Ein Abend der Missverständnisse und der gestörten Beziehungen
Dana Vowinckel, 1996 geboren, wuchs in einer jüdischen Familie in Berlin auf. Die Sommermonate verbrachte sie immer bei den Großeltern in Chicago. 2023 erschien ihr Debutroman Gewässer im Ziplock, für den sie mehrere Preise erhielt, u.a. den Mara-Cassens-Preis.

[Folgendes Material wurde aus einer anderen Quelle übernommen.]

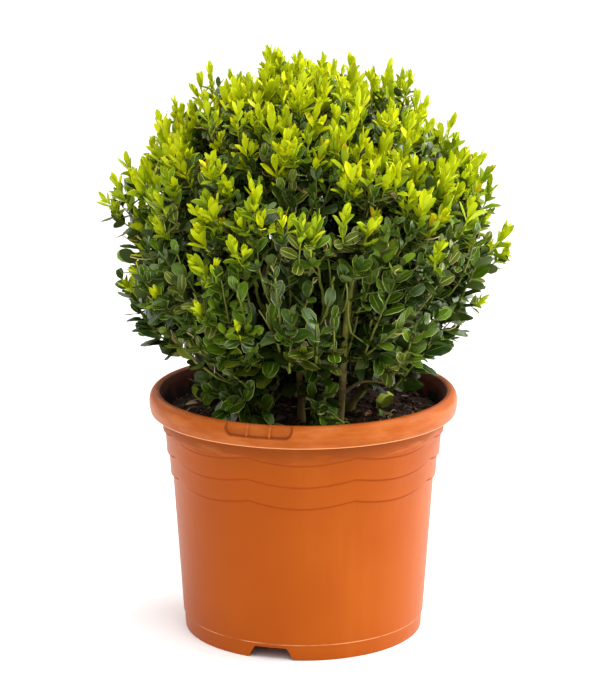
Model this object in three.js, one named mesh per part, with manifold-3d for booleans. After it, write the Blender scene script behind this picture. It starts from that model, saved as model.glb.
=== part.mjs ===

Der Roman spiegelt viele Erfahrungen der Autorin wieder. So verbringt Margarita, die Protagonistin, die Sommerferien bei den Großeltern in Chicago. Ihr Zuhause ist Berlin, wo sie mit ihrem Vater Avi, der Kantor in der jüdischen Gemeinde ist, lebt. Wir erfahren, dass er noch in seiner Heimat Israel seine Frau Marsha kennenlernte, mit der er nach Berlin zog. Dort hielt diese es nicht lange aus und verließ die Stadt.

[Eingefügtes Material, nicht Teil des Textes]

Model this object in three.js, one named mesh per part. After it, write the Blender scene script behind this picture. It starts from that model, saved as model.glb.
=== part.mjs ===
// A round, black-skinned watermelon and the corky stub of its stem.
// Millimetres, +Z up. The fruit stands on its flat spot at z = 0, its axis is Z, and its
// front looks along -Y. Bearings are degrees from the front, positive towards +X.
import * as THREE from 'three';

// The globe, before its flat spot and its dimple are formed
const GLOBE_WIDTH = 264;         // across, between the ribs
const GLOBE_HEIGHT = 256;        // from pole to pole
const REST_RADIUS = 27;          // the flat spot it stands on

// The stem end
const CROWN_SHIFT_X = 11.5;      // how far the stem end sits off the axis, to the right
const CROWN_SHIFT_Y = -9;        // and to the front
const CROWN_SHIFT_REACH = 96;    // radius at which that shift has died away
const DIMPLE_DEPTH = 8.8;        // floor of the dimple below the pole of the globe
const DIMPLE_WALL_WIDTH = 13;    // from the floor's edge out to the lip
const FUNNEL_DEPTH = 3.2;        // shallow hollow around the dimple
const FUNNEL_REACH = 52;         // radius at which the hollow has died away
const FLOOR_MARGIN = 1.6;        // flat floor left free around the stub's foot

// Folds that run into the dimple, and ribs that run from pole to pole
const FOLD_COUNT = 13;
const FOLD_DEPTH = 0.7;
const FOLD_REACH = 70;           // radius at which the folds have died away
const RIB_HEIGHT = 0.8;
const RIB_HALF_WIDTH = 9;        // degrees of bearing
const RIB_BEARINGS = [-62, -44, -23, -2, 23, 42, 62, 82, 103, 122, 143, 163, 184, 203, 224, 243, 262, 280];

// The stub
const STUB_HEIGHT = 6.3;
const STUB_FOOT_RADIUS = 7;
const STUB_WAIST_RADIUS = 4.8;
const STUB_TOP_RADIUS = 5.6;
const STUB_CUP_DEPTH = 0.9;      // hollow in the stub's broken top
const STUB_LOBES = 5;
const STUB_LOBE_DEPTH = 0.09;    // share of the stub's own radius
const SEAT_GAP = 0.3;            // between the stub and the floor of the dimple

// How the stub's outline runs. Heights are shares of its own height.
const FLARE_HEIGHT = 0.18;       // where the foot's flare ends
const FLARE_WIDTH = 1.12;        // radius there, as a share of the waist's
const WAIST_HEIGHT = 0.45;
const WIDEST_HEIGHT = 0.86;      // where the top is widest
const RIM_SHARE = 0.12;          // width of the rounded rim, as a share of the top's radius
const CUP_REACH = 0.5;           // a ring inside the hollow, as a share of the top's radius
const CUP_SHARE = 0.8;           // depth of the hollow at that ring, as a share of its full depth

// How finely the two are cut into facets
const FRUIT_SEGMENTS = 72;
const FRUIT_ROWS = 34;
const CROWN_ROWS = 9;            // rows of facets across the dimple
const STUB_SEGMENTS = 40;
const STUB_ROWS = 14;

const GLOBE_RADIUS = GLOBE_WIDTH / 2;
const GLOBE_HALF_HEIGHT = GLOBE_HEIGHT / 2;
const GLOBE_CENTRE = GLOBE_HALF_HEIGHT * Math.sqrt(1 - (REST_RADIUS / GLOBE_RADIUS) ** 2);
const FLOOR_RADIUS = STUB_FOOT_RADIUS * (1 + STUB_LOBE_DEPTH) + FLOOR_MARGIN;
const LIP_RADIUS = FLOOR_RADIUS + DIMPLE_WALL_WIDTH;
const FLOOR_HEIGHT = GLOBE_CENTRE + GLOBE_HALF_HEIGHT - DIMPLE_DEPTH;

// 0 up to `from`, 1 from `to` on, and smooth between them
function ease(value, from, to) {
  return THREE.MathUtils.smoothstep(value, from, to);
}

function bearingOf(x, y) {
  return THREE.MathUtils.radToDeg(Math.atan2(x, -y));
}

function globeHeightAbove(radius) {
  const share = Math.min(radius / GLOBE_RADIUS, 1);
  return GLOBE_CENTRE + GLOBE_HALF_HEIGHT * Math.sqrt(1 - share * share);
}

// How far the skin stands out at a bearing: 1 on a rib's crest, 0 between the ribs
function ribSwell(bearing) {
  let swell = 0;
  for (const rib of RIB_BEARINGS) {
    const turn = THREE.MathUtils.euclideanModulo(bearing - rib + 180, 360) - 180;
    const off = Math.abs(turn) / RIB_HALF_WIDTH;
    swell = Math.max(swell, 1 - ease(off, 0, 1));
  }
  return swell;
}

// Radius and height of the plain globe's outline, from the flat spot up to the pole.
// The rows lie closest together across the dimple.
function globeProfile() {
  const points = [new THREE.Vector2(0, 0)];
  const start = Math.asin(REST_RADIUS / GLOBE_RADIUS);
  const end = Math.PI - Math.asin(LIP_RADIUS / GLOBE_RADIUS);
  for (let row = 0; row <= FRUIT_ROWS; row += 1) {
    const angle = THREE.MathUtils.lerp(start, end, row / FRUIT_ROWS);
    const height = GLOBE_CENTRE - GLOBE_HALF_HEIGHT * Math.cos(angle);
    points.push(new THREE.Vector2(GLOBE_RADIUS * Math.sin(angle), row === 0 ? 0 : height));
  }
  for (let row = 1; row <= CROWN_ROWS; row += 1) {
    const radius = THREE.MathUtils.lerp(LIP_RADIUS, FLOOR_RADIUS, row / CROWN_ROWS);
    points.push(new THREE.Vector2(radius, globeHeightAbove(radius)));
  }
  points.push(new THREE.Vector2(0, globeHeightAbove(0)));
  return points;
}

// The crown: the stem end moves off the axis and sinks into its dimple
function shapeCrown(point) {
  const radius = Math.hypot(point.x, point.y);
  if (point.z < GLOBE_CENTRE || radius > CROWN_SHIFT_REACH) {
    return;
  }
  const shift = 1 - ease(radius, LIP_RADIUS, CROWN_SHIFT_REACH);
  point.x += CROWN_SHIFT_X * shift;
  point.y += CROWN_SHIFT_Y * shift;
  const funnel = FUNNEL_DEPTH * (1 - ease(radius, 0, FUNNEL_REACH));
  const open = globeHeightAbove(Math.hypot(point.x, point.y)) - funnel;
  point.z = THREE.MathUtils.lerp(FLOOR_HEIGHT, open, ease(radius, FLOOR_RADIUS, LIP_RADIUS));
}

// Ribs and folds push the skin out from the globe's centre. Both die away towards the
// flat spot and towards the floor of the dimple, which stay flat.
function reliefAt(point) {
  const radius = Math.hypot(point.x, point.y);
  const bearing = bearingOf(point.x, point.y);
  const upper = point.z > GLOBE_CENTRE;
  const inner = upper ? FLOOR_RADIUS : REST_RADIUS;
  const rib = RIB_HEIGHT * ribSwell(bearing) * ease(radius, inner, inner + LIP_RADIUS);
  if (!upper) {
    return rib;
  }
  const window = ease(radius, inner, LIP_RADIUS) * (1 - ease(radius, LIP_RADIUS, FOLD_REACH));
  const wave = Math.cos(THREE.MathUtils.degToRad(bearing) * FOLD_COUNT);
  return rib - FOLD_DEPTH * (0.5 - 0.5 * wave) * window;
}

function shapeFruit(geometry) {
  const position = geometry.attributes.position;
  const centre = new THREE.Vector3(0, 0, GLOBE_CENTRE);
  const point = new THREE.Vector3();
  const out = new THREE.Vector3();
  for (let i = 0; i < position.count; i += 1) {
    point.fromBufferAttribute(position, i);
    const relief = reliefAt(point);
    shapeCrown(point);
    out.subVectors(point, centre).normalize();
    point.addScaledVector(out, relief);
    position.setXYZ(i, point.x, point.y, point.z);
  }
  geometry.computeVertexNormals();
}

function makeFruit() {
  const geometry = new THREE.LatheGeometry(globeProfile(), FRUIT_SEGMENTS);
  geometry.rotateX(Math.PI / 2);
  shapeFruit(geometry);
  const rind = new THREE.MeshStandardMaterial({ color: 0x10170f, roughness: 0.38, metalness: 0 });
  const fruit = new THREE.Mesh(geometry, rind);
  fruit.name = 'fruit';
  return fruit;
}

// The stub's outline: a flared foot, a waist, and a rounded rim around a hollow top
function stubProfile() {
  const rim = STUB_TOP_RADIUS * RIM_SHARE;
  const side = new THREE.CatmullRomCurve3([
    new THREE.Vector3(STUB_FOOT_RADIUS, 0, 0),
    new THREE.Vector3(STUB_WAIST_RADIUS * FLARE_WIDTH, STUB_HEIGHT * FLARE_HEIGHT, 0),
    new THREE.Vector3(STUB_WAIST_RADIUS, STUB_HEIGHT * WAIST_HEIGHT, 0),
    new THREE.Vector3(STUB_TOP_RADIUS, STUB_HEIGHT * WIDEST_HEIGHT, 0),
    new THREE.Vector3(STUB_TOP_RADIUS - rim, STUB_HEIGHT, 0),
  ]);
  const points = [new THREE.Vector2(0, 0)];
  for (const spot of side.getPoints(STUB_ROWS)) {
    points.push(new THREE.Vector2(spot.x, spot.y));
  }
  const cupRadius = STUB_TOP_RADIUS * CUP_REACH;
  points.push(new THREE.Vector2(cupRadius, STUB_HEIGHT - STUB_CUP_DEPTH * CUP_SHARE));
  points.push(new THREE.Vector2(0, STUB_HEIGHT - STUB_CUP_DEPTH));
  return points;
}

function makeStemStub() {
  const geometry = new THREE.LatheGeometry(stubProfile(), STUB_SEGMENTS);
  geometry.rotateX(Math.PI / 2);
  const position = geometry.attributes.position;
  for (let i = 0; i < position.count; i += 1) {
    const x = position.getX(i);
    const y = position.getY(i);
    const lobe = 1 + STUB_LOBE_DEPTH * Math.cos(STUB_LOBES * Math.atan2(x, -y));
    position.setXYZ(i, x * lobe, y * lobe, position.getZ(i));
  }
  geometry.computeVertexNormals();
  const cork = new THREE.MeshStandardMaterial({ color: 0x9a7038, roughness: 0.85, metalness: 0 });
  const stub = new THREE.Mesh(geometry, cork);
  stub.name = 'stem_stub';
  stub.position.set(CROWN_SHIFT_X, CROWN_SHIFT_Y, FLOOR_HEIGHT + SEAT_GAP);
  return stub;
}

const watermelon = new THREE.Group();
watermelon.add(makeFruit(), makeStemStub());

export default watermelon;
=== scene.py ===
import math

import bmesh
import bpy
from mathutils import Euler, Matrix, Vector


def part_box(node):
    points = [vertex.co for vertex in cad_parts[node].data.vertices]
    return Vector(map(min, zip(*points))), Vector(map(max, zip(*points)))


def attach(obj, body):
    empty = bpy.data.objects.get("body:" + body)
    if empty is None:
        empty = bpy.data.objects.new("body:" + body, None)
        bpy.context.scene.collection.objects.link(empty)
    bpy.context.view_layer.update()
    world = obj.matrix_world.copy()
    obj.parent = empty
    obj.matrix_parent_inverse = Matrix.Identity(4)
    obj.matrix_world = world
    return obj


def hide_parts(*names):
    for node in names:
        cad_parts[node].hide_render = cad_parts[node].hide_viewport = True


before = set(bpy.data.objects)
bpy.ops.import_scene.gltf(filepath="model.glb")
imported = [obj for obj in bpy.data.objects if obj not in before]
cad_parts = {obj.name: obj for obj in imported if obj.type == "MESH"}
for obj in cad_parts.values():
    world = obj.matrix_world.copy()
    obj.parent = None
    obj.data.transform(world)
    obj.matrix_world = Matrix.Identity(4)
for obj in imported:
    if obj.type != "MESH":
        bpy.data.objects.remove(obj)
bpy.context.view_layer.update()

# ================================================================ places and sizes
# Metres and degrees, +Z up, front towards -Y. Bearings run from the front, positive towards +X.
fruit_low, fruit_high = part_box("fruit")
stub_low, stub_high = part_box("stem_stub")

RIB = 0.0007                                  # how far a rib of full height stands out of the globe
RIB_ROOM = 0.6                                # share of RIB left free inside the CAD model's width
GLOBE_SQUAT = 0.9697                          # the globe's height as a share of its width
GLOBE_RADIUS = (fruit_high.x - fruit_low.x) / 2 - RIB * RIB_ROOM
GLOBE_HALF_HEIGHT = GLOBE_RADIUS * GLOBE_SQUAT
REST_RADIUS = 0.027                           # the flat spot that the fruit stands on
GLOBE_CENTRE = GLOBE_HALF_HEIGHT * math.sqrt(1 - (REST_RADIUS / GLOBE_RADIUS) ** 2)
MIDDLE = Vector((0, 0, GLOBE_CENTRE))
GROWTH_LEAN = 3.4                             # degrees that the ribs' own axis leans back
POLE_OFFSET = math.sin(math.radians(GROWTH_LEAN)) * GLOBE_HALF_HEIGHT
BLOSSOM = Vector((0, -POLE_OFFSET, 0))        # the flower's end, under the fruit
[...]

Der Abend beginnt am 28. Juli 2023 und endet am 24. August 2023. Die Daten werden jeweils eingeblendet. Wir erleben, wie das junge Mädchen sich von der Fürsorge der Großeltern genervt fühlt. Diese organisieren ein Treffen von Margarita mit ihrer Mutter Marsha in Jerusalem. Auf dem Flug nach Tel Aviv lernt sie den zwei Jahre älteren Lior aus Tel Aviv kennen. Als ihre Mutter nicht am Flughafen ist, übernachtet sie bei ihm. Marsha macht mit ihrer Tochter eine Rundreise durch Israel, äußerst bemüht, einen Zugang zu ihr zu finden, wobei die zwei Frauen aber nicht wirklich zueinander finden. Ein Unfall im Hause der Großeltern – die Großmutter muss ins Krankenhaus – lässt die Familie in Chicago zusammenkommen. Eigentlich genug Stoff für einen spannenden Theaterabend.

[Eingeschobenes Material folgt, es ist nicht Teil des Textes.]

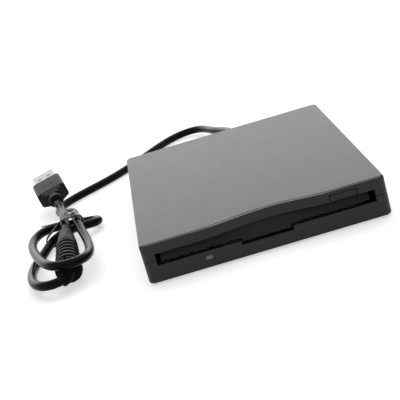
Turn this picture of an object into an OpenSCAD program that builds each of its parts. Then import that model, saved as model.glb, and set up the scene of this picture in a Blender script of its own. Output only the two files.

Schön das Bühnenbild mit angedeuteten Sandbergen. Ortswechsel werden durch von oben heruntergelassenen Möbelstücken verdeutlicht. Eine gute Idee, schwebten nicht diese Möbel zu oft auf und ab, was an dem schnellen Wechsel der Szenen liegt. Überhaupt kann man sich kaum in eine Familienbeziehung einfühlen – sei es die Vater-Tochter-Beziehung oder der Kontakt zwischen Margarita und den Großeltern -, da kommt schon, meist hektisch, das nächste Happening. Und da es zwischen fast allen Personen Konflikte gibt, wird meist hitzig diskutiert.
Caroline Cousin spielt Margarita sehr engagiert als einen typischen Teenager, der sich über alles schnell aufregt. Sei es der am Mittagstisch schlürfende Opa (Thomas Wittmann), sei es der Vater, von dem sie sich nicht ernst genommen fühlt. Avi wird von Jaron Löwenberg als besorgter Vater gespielt. Wir erfahren von ihm zudem einige Details aus der jüdischen Glaubenswelt, wenn er zum Beispiel mit Kippa und Gebetsschal das Morgengebet betet. Im Programmheft findet sich ein Glossar, das wesentliche Begriffe aus dem Judentum erläutert. Hilfreich auch Avis Bemerkungen zu seinem Beruf als Kantor. Cathleen Baumann gibt eine hektische, oft übers Ziel hinausschießende Marsha, deren Bemühungen, ein engeres Verhältnis zur Tochter aufzubauen, nicht von Erfolg gekrönt sind. Lediglich Friederike Wagner als Großmutter spielt diese zentrale Figur, um die sich das Familiengeheimnis rankt, überwiegend ruhig und daher überzeugend.
Insgesamt kann man sagen, dass in dieser Uraufführung durch zu viel hektisches Spiel und lautes Streiten die Chance vertan wurde, in die an sich äußerst spannende Geschichte dieses Mädchens, das sich zwischen verschiedenen Welten bewegt, einzutauchen. Lebhafter Beifall.